If you have been lucky enough to receive a pay raise this year, congratulations! Getting a raise is exciting and brings with it a sense of accomplishment. Military members typically have three ways to get a pay increase: annual cost of living increases, with promotion, and every two years for time in service. It can be tempting to run out and treat yourself as a reward for getting a pay raise, but before you spend all of your hard-earned money, there are a few things you should consider.
1. Pay yourself first.
Instead of adding the full amount of your raise to your take-home pay, consider putting a portion toward your retirement by increasing the percentage of your pay that goes into your TSP or 401(k) account. If you’re already contributing the maximum amount allowable by law, you could open an Individual Retirement Account (IRA) to supplement your other retirement accounts. An IRA allows you to contribute up to $6,500 annually toward retirement (or $7,500 if you are 50 years old or older). Note that if you contribute additional traditional funds to your TSP or 401(k) account, you will lower your taxable income for the year – meaning you may be paying a smaller tax bill come April. Roth IRA contributions do not lower your taxable income.
2. Pay down debt.
If you have high-interest debt, putting funds from a pay raise toward paying it down can reap significant benefits. By paying down your debt (specifically, paying more than the minimum payment) you can decrease the amount of interest that you will pay over time and increase the speed with which your debt gets paid off. Once your debt is completely repaid, your paycheck will go further than before. There are two common methods of debt repayment:
- Snowball Method: A strategy in which debt is paid off in order of smallest balance to largest balance, regardless of the interest rates. It involves making minimum payments on all debt and then putting as much extra money toward the smallest debt as possible. Once the smallest debt is paid in full, the amount paid toward that debt can be applied to the next smallest debt, and so on and so forth, until all debts are completely paid off.
- Avalanche Method: A strategy in which debt is paid off in order of highest interest rate to lowest interest rate, regardless of the amounts. It involves making minimum payments on all debt and putting as much extra money toward the highest-interest debt as possible. Once the highest-interest debt is paid in full, the amount paid toward that debt can be applied to the next-highest-interest debt until all debt is completely paid off.
Keep in mind that regardless of which method you choose to pay down your debt, the key to success is not to add any more debt to the balance. Keeping your spending in check will help speed up your debt repayment.
3. Reevaluate your household spending plan.

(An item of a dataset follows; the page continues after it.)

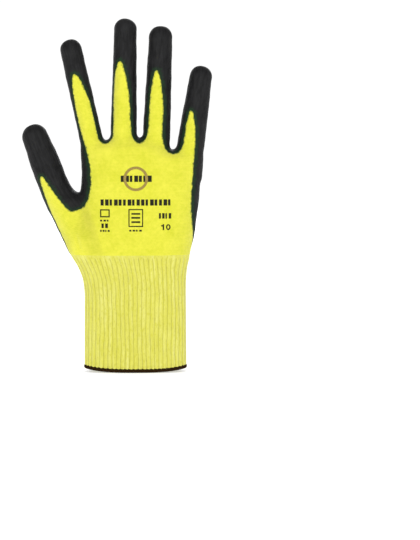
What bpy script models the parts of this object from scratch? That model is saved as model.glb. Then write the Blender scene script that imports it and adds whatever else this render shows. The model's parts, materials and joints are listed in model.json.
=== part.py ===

Every time your income changes, it’s a good idea to take a look at your budget. How much has your take-home pay increased with your pay raise? Where would your budget benefit most from additional funds? Maybe you want to boost your emergency fund or put money toward a short-term goal, like a vacation. Maybe it would be best to allocate the entire increase to paying off debt. Allocating additional funds to a “bucket” can prevent frivolous spending while maintaining your family’s financial security.
Note: It’s easy to think of a pay raise as a treat and increase your spending habits. This isn’t always a sustainable option, though. Do you actually need to buy coffee every morning? Do you need to upgrade your car and take on additional debt? Spending habits can be hard to break, and if your fortunes change in the future, it may be difficult to alter your lifestyle and reduce your accustomed spending. Think twice before letting unnecessary purchases become routine.
4. Think about taxes.
If you have received a raise, you can generally expect to see an increase in the amount you owe in taxes. However, not all of your income is subject to the same tax rate. A raise may knock you up into a higher tax bracket, but only the added income above the bracket ceiling is taxed at the higher rate. Regardless of your tax rate, it’s a good idea to look at your previous year’s taxes when you get a raise. If you ended up owing money to the government, you may want to increase your withholding to avoid an unpleasant surprise in April of next year.
5. Bolster your rainy day and emergency funds.
You never know when something unexpected is going to happen and you’ll suddenly need cash – and quick. Air conditioners fail on the hottest day of the year, cars give out in the middle of road trips, and refrigerators lose their cool right before a dinner party. Having an emergency fund in place ensures that you have the money you need, when you need it. Life events such as separating from the military, moving, or welcoming a child may require you to increase the amount that you typically keep in savings. Experts generally recommend having at least three months of living expenses saved in an emergency fund and about $1,000 saved in a rainy-day fund.
6. Save for a specific goal.
If your spending plan is in good order and you’ve allocated money toward retirement or paying down debt, you could use the extra funds from a pay raise to save toward a specific goal. For example, if you know that you want to purchase a home or renovate your kitchen, you can tuck your additional earnings aside to speed up the timeline on making that large purchase. If you dream of taking your family on a summer vacation, starting to save now can make that dream a reality. Once you’ve saved up to your goal, any additional funds can be rolled over to start working toward a new one.